▶ [THE TASK]
Restate the whole listing exactly.

(Structured object records)
---
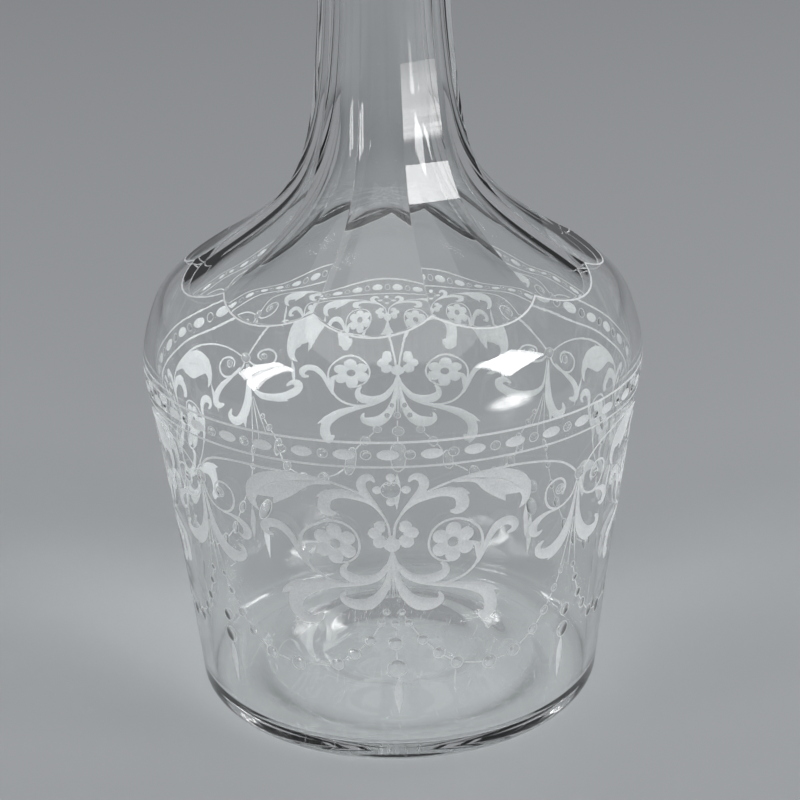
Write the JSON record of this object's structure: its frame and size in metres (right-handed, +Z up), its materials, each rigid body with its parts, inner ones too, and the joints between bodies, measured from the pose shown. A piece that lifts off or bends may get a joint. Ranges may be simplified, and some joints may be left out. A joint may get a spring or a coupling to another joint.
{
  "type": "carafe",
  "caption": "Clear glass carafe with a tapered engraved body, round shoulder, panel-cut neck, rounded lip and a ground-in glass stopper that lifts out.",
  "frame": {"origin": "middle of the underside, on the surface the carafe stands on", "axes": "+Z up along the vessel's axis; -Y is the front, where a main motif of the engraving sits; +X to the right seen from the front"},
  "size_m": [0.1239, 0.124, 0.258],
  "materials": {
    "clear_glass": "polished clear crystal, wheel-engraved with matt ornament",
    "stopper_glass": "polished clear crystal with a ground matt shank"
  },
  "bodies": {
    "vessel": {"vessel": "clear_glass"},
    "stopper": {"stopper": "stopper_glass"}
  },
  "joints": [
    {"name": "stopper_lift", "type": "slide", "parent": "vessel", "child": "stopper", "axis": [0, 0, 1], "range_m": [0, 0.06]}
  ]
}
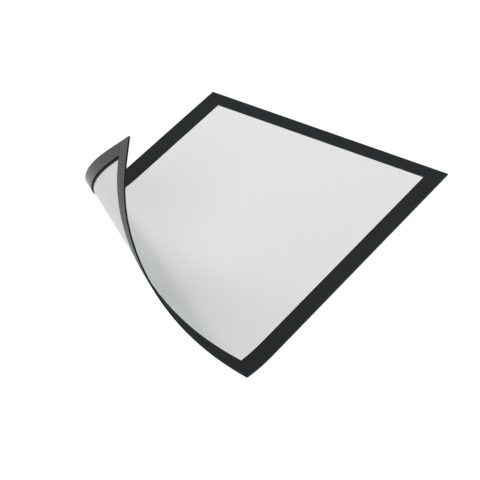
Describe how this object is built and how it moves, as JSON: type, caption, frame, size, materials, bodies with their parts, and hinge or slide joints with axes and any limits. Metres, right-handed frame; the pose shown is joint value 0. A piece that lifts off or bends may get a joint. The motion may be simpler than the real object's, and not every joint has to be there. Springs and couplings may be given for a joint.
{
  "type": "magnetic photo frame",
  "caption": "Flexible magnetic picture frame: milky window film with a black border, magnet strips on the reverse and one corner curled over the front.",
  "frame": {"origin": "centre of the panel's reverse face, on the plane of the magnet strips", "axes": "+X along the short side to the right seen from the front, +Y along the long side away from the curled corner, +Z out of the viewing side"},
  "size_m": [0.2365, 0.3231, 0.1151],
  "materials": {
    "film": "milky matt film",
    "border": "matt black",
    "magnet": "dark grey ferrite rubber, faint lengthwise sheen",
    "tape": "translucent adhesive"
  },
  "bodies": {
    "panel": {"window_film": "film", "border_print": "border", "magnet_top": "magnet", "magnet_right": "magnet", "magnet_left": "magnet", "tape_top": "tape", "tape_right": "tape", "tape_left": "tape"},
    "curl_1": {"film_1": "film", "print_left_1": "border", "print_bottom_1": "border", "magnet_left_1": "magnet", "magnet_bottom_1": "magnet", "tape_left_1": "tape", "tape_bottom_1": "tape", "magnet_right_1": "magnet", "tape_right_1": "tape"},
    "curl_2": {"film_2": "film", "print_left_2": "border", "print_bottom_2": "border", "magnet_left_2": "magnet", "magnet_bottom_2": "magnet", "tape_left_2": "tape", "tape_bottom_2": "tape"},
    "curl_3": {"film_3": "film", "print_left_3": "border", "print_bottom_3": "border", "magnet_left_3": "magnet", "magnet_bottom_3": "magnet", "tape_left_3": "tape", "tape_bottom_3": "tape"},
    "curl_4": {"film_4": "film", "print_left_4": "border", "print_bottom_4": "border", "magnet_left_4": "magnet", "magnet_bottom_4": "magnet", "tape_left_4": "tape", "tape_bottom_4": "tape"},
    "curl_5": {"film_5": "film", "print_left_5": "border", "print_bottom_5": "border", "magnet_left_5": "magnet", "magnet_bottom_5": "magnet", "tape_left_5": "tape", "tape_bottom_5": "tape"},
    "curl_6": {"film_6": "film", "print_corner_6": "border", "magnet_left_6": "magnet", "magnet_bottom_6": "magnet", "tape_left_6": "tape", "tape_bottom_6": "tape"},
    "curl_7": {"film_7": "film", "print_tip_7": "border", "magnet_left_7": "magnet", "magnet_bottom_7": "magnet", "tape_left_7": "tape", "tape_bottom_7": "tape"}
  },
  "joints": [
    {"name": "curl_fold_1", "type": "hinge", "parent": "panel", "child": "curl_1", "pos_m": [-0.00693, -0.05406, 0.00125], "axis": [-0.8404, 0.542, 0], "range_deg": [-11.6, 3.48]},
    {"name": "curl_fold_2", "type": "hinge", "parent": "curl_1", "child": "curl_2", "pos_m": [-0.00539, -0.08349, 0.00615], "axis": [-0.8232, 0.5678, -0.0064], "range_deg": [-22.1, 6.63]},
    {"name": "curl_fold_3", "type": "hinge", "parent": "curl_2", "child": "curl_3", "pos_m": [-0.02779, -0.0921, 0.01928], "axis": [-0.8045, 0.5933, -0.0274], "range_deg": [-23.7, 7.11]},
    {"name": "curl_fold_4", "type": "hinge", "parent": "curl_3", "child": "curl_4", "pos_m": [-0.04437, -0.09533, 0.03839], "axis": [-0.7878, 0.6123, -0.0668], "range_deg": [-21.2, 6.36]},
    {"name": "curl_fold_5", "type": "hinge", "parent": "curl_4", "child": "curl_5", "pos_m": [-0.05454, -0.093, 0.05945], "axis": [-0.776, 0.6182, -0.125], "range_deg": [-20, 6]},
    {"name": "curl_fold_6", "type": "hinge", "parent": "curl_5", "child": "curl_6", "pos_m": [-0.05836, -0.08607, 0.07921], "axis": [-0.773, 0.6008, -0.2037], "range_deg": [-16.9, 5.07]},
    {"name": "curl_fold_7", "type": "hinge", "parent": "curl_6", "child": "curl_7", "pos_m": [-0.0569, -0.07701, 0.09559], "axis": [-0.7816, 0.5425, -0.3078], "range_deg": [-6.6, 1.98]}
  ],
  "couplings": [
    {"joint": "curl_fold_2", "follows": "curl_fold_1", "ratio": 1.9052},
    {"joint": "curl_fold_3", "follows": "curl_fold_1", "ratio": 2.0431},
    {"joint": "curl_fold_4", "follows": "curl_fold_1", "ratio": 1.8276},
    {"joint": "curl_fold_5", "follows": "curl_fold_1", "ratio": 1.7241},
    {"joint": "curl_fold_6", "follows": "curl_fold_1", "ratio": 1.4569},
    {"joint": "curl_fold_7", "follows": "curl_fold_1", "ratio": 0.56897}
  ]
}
---
▶ [EXPECTED ANSWER]
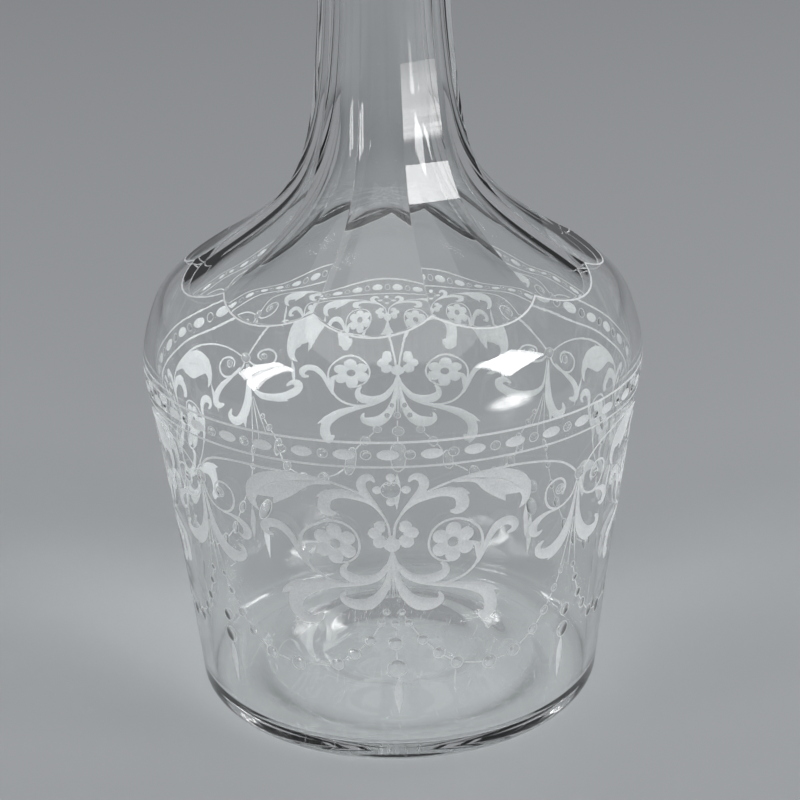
Write the JSON record of this object's structure: its frame and size in metres (right-handed, +Z up), its materials, each rigid body with its parts, inner ones too, and the joints between bodies, measured from the pose shown. A piece that lifts off or bends may get a joint. Ranges may be simplified, and some joints may be left out. A joint may get a spring or a coupling to another joint.
{
  "type": "carafe",
  "caption": "Clear glass carafe with a tapered engraved body, round shoulder, panel-cut neck, rounded lip and a ground-in glass stopper that lifts out.",
  "frame": {"origin": "middle of the underside, on the surface the carafe stands on", "axes": "+Z up along the vessel's axis; -Y is the front, where a main motif of the engraving sits; +X to the right seen from the front"},
  "size_m": [0.1239, 0.124, 0.258],
  "materials": {
    "clear_glass": "polished clear crystal, wheel-engraved with matt ornament",
    "stopper_glass": "polished clear crystal with a ground matt shank"
  },
  "bodies": {
    "vessel": {"vessel": "clear_glass"},
    "stopper": {"stopper": "stopper_glass"}
  },
  "joints": [
    {"name": "stopper_lift", "type": "slide", "parent": "vessel", "child": "stopper", "axis": [0, 0, 1], "range_m": [0, 0.06]}
  ]
}
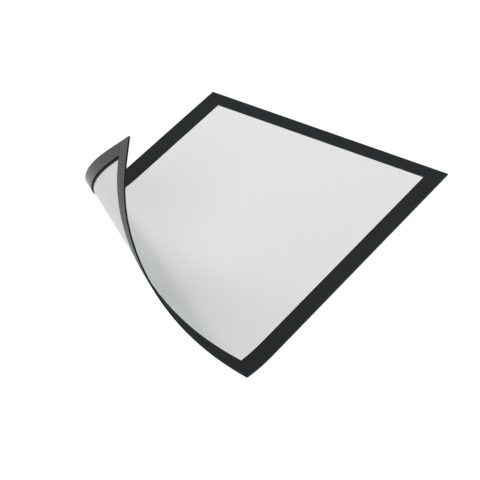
Describe how this object is built and how it moves, as JSON: type, caption, frame, size, materials, bodies with their parts, and hinge or slide joints with axes and any limits. Metres, right-handed frame; the pose shown is joint value 0. A piece that lifts off or bends may get a joint. The motion may be simpler than the real object's, and not every joint has to be there. Springs and couplings may be given for a joint.
{
  "type": "magnetic photo frame",
  "caption": "Flexible magnetic picture frame: milky window film with a black border, magnet strips on the reverse and one corner curled over the front.",
  "frame": {"origin": "centre of the panel's reverse face, on the plane of the magnet strips", "axes": "+X along the short side to the right seen from the front, +Y along the long side away from the curled corner, +Z out of the viewing side"},
  "size_m": [0.2365, 0.3231, 0.1151],
  "materials": {
    "film": "milky matt film",
    "border": "matt black",
    "magnet": "dark grey ferrite rubber, faint lengthwise sheen",
    "tape": "translucent adhesive"
  },
  "bodies": {
    "panel": {"window_film": "film", "border_print": "border", "magnet_top": "magnet", "magnet_right": "magnet", "magnet_left": "magnet", "tape_top": "tape", "tape_right": "tape", "tape_left": "tape"},
    "curl_1": {"film_1": "film", "print_left_1": "border", "print_bottom_1": "border", "magnet_left_1": "magnet", "magnet_bottom_1": "magnet", "tape_left_1": "tape", "tape_bottom_1": "tape", "magnet_right_1": "magnet", "tape_right_1": "tape"},
    "curl_2": {"film_2": "film", "print_left_2": "border", "print_bottom_2": "border", "magnet_left_2": "magnet", "magnet_bottom_2": "magnet", "tape_left_2": "tape", "tape_bottom_2": "tape"},
    "curl_3": {"film_3": "film", "print_left_3": "border", "print_bottom_3": "border", "magnet_left_3": "magnet", "magnet_bottom_3": "magnet", "tape_left_3": "tape", "tape_bottom_3": "tape"},
    "curl_4": {"film_4": "film", "print_left_4": "border", "print_bottom_4": "border", "magnet_left_4": "magnet", "magnet_bottom_4": "magnet", "tape_left_4": "tape", "tape_bottom_4": "tape"},
    "curl_5": {"film_5": "film", "print_left_5": "border", "print_bottom_5": "border", "magnet_left_5": "magnet", "magnet_bottom_5": "magnet", "tape_left_5": "tape", "tape_bottom_5": "tape"},
    "curl_6": {"film_6": "film", "print_corner_6": "border", "magnet_left_6": "magnet", "magnet_bottom_6": "magnet", "tape_left_6": "tape", "tape_bottom_6": "tape"},
    "curl_7": {"film_7": "film", "print_tip_7": "border", "magnet_left_7": "magnet", "magnet_bottom_7": "magnet", "tape_left_7": "tape", "tape_bottom_7": "tape"}
  },
  "joints": [
    {"name": "curl_fold_1", "type": "hinge", "parent": "panel", "child": "curl_1", "pos_m": [-0.00693, -0.05406, 0.00125], "axis": [-0.8404, 0.542, 0], "range_deg": [-11.6, 3.48]},
    {"name": "curl_fold_2", "type": "hinge", "parent": "curl_1", "child": "curl_2", "pos_m": [-0.00539, -0.08349, 0.00615], "axis": [-0.8232, 0.5678, -0.0064], "range_deg": [-22.1, 6.63]},
    {"name": "curl_fold_3", "type": "hinge", "parent": "curl_2", "child": "curl_3", "pos_m": [-0.02779, -0.0921, 0.01928], "axis": [-0.8045, 0.5933, -0.0274], "range_deg": [-23.7, 7.11]},
    {"name": "curl_fold_4", "type": "hinge", "parent": "curl_3", "child": "curl_4", "pos_m": [-0.04437, -0.09533, 0.03839], "axis": [-0.7878, 0.6123, -0.0668], "range_deg": [-21.2, 6.36]},
    {"name": "curl_fold_5", "type": "hinge", "parent": "curl_4", "child": "curl_5", "pos_m": [-0.05454, -0.093, 0.05945], "axis": [-0.776, 0.6182, -0.125], "range_deg": [-20, 6]},
    {"name": "curl_fold_6", "type": "hinge", "parent": "curl_5", "child": "curl_6", "pos_m": [-0.05836, -0.08607, 0.07921], "axis": [-0.773, 0.6008, -0.2037], "range_deg": [-16.9, 5.07]},
    {"name": "curl_fold_7", "type": "hinge", "parent": "curl_6", "child": "curl_7", "pos_m": [-0.0569, -0.07701, 0.09559], "axis": [-0.7816, 0.5425, -0.3078], "range_deg": [-6.6, 1.98]}
  ],
  "couplings": [
    {"joint": "curl_fold_2", "follows": "curl_fold_1", "ratio": 1.9052},
    {"joint": "curl_fold_3", "follows": "curl_fold_1", "ratio": 2.0431},
    {"joint": "curl_fold_4", "follows": "curl_fold_1", "ratio": 1.8276},
    {"joint": "curl_fold_5", "follows": "curl_fold_1", "ratio": 1.7241},
    {"joint": "curl_fold_6", "follows": "curl_fold_1", "ratio": 1.4569},
    {"joint": "curl_fold_7", "follows": "curl_fold_1", "ratio": 0.56897}
  ]
}